Sebelum era otda, tak banyak yang mempersoalkan dana bansos. Namun, pada era otda dana bansos ramai diperbincangkan karena banyak penyelewengan. Ali Masykur Musa, Wakil Ketua BPK, mengatakan bahwa bansos pascareformasi berdampak pada peningkatan angka korupsi di Indonesia karena dana itu bisa menjadi ladang korupsi yang dilegalkan.

Menurut dia, ada dua jenis korupsi berkait bansos, yaitu korupsi yang didesain dan korupsi dengan alokasi. Pernyataannya itu bukannya tak berdasar melainkan bertolak dari hasil audit BPK. Kalau kita cermati kasus korupsi bansos yang paling banyak terjadi saat ini adalah korupsi yang didesain. Hal yang menarik diperhatikan dalam korupsi bansos adalah sedikitnya aktor utama (kepala daerah) yang tersentuh oleh hukum.

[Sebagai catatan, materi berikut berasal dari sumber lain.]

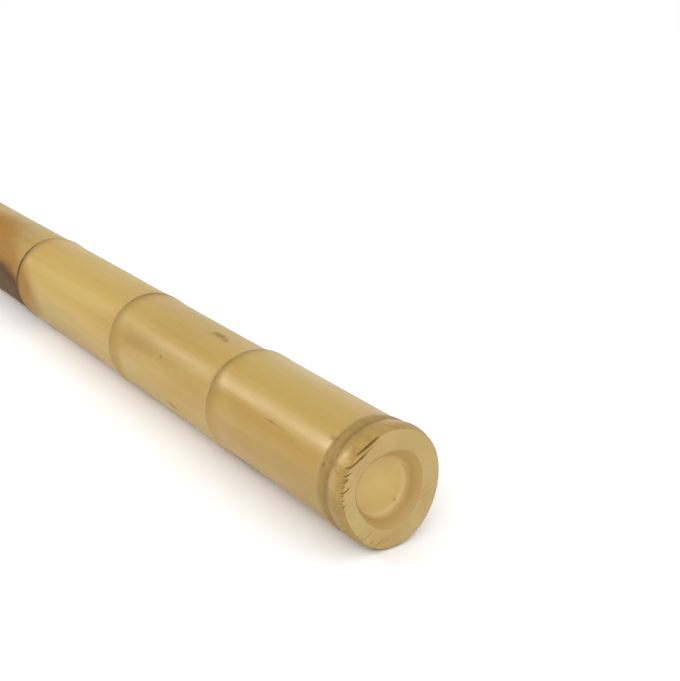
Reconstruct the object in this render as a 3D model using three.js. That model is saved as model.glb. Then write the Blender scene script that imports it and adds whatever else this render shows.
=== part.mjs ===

Ada sebuah kasus menarik terkait dengan dugaan korupsi dana bansos yang berdampak pada pemberlakuan hukum yang kurang adil, mengarah pada tebang pilih. Kasus itu terjadi di salah satu kabupaten di Jateng. Hal itu bisa menjadi menjadi ìstereotip kasusî korupsi bansos di Indonesia.

Kasus itu terjadi tahun 2010. Dugaan korupsi itu ditengarai dengan tidak sesuainya prosedur pendistribusian sehingga dapat dipastikan ditemukannya data berbeda antara proposal, waktu pencairan anggaran, waktu penyerahan ke publik, dan SPJ-nya.  Dari situlah muncul istilah proposal fiktif dan SPJ fiktif.

Di samping itu, berdasarkan fakta, karena dana bansos tahun 2010 didistribusikan seluruhnya sebelum pilbup 2010 maka aparat penegak hukum menduga telah terjadi penyelewengan dana di daerah tersebut. Terlebih ditemukan pula data penyerahan dana ke masyarakat terjadi pada awal tahun anggaran.

Dua hal itu sudah cukup bagi aparat penegak hukum untuk mengambil keputusan berkait penindakan hukum. Anggaran bansos itu sudah seluruhnya didistribusikan ke masyarakat sasaran, tapi mengingat prosedurnya tidak benar, meskipun berdasarkan audit investigatif BPK belum ada unsur kerugian negara, hal itu dikategorikan dalam tindakan korupsi.

Terkait dengan kasus itu, awalnya penuntut umum hanya menetapkan dua nama tersangka, yaitu kabag kesra dan bendahara penampung. Kemudian dikembangkan lagi dengan menetapkan mantan bupati sebagai tersangka. Selanjutnya, dikembangkan lagi dengan menetapkan seorang kasubbag menjadi tersangka.

Dalam proses persidangan di Pengadilan Tipikor, justru dakwaan pada kabag kesra selaku pengguna anggaran dan dua stafnya, dimajukan terlebih dahulu. Sementara, dakwaan untuk mantan bupati belum disidangkan. Kalau dugaan korupsi bansos itu berkait pilbup 2010, dapat dipastikan bahwa kasus itu tergolong korupsi yang didesain.

Artinya, anggaran dana bansos 2010 itu memang didesain oleh pemegang otoritas untuk pencitraan kepala daerah atau tujuan lain. Bila demikian, mestinya yang bertanggung jawab sepenuhnya adalah pengguna anggaran (kabag kesra) beserta kepala daerah dan SKPD terkait, bukan staf di bawahnya yang tidak punya kewenangan. Pasalnya, sesuai asas impurity, tidak dapat dipertanggungjawabkan secara hukum karena melaksanakan perintah atasan.

Sangat Menyedihkan

Bila penuntut umum tidak mau dan tidak mampu menjerat mantan kepala daerah dengan SKPD terkait yang telah mendesain bentuk korupsi dana bansos itu, sementara justru menjerat staf yang tak punya kewenangan dalam pengelolaan anggaran, sungguh sangat menyedihkan. Seharusnya, penegak hukum dapat memilah-milah secara cermat kasus itu sebelum memutuskan siapa yang akan didakwa di pengadilan. Bila sikap penegak hukum masih berkesan tebang pilih, hal itu akan memunculkan pertanyaan besar dalam benak masyarakat. Di manakah letak keadilan itu? Apakah aparat hukum telah berpihak pada elite politik dan elite birokrasi? Ataukah hanya orang-orang kecil dan lemah yang pantas dikorbankan sebagai tumbal kesalahan para elite?